Heat is much harder, with biomass and Combined Heat and Power (CHP) being two ideas floating around which might help a bit, but in which efficiency (e.g. house insulation) is the best way forward. Apparently the government building regulations are going to require that all new houses as of 2016 will be "zero carbon" (again, this is a misleading statement since a huge amount of carbon emissions occur when the house is built, via extraction and transformation of raw materials and via transport).
Transport is the big bugbear, as always. Miliband made the usual bland statement that aviation currently is responsible for around 6% of UK emissions but is the fastest growing contributor to emissions in the transport sector in the UK (so what, computers are one of the fastest growing contributors to emissions in the domestic sector, does that mean we should ban them, no it just means that more and more people can now afford to buy them, which is a good thing). But he concentrated on road transport, which is responsible for the vast bulk of transport emissions in the UK. Miliband gave the usual ways of reducing the emissions per car (more efficient engines, hybrids, biofuel).
To sum up, Miliband claimed that the problem was not technological but political (and was difficult because of the international dimension). He claimed that to be "pro environment" you had to be "pro market" (since the government was not going to come up with the technological advances) and "pro European" (since the EU as a bloc could make reduction commitments that individual countries would not be able to do unilaterally).
Miliband then took questions. He did so very cleverly, allowing four or five questions in one go before he answered them. This meant he could conveniently skip over the idiotic questions without anyone much noticing. Now being a typical academic middle class audience, you could guarantee that most of the audience believed the best way to deal with carbon emissions is to screw car drivers and airplane passengers, and the flip side being that of course lots more money should be thrown at so-called public transport (which for some reason includes trains but not airplanes). What is it about train users that they think the rest of society should subsidise their lifestyle (i.e. their energy consumption, i.e. their carbon emissions)? Car drivers pay a 300% carbon tax. Train users pay a negative carbon tax. So of course the academic middle class, with all its usual lack of common sense, says we need more of a carbon tax on cars and less on trains. Go figure.
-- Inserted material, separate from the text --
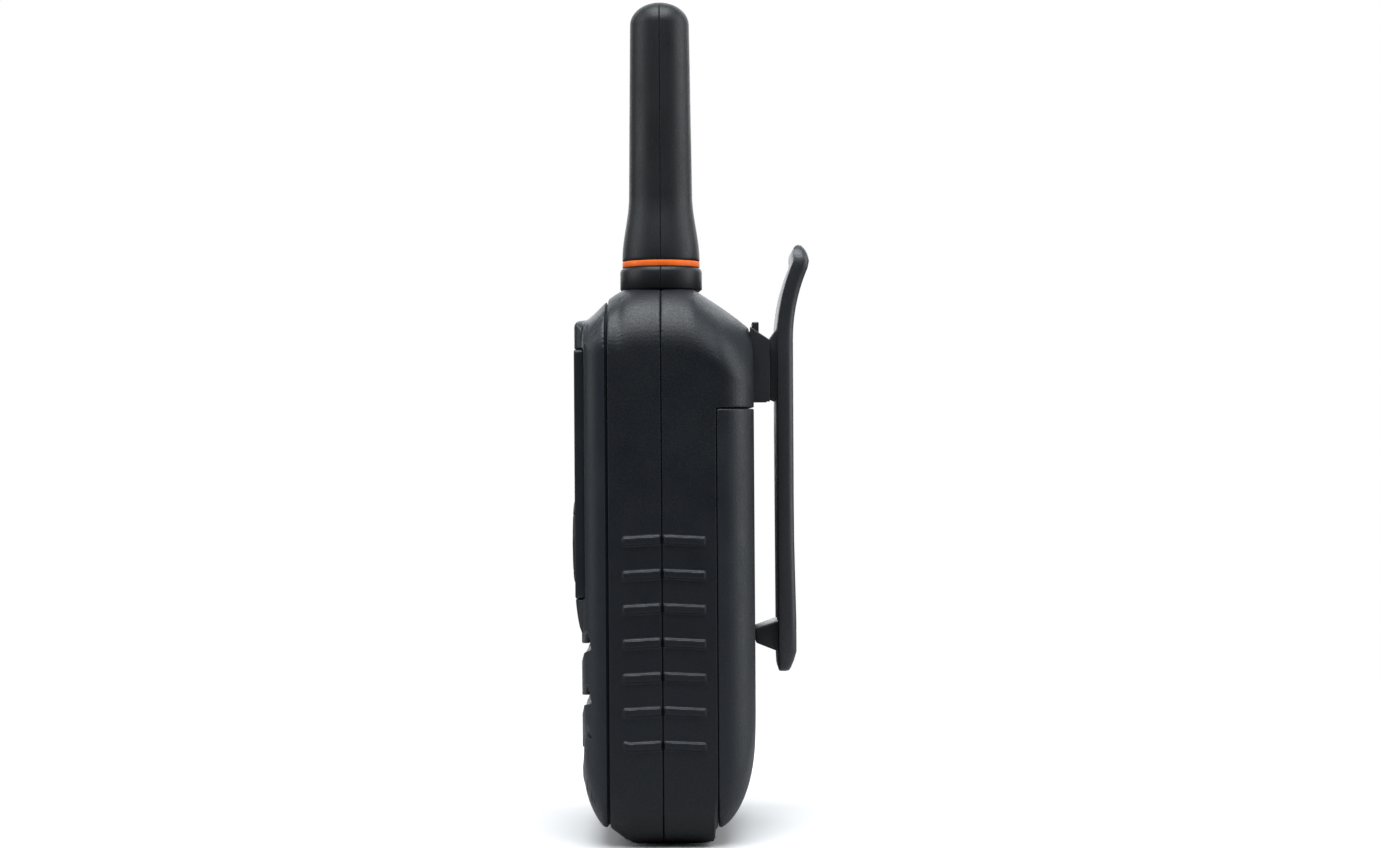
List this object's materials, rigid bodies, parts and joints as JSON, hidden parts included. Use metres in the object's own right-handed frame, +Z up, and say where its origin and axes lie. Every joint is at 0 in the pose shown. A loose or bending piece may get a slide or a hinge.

Someone compared driving with smoking. The UK ruling elite are just now about to successfully smash smokers (you can for now smoke at home, but that is bound to change soon enough). So why not smash driving as well? Miliband is not keen on that idea (funnily enough he wants to win the next election). But of course the government could easily smash driving, if it really wanted to, since all major political parties are pretty much going that way now, so voters would have no choice. Forget the 300% carbon tax. Impose a 600% carbon tax.
The one issue that fortunately got a bit of a play was the issue of nuclear power. Blair is well known to be keen on nuclear power but he doesn't count any more. So it was interesting to see that Miliband played the same tune. Of course what really matters is what Gordon Brown thinks, and that's not totally clear yet. Miliband mentioned that opponents of nuclear power had two broad arguments, and that he could respect these views. One argument is religious, i.e. that nuclear power is just too terrible a technology to use. Another is pragmatic, that we should not use nuclear power because of waste, and because nuclear power will suck up all the government funding into so-called carbon free technologies. Miliband gave the usual Blair line that he could not see how we could meet our emission targets without nuclear power. (And although Miliband did not mention it, France, with much of its electricity generated by nuclear power, easily has the best emission per GDP ratio in the developed world.) Of course the academic middle class response to that one is that we need to reduce demand, i.e. hammer the ordinary people (how dare the peasants aspire to do things that the academic middle class has been doing for years).
Miliband did pretty well. The audience was academic middle class in mentality (being anti-technology, anti-corporate, anti-car, anti-airplane, anti-anything involving life in the 21st century). And Miliband managed to charm almost everyone.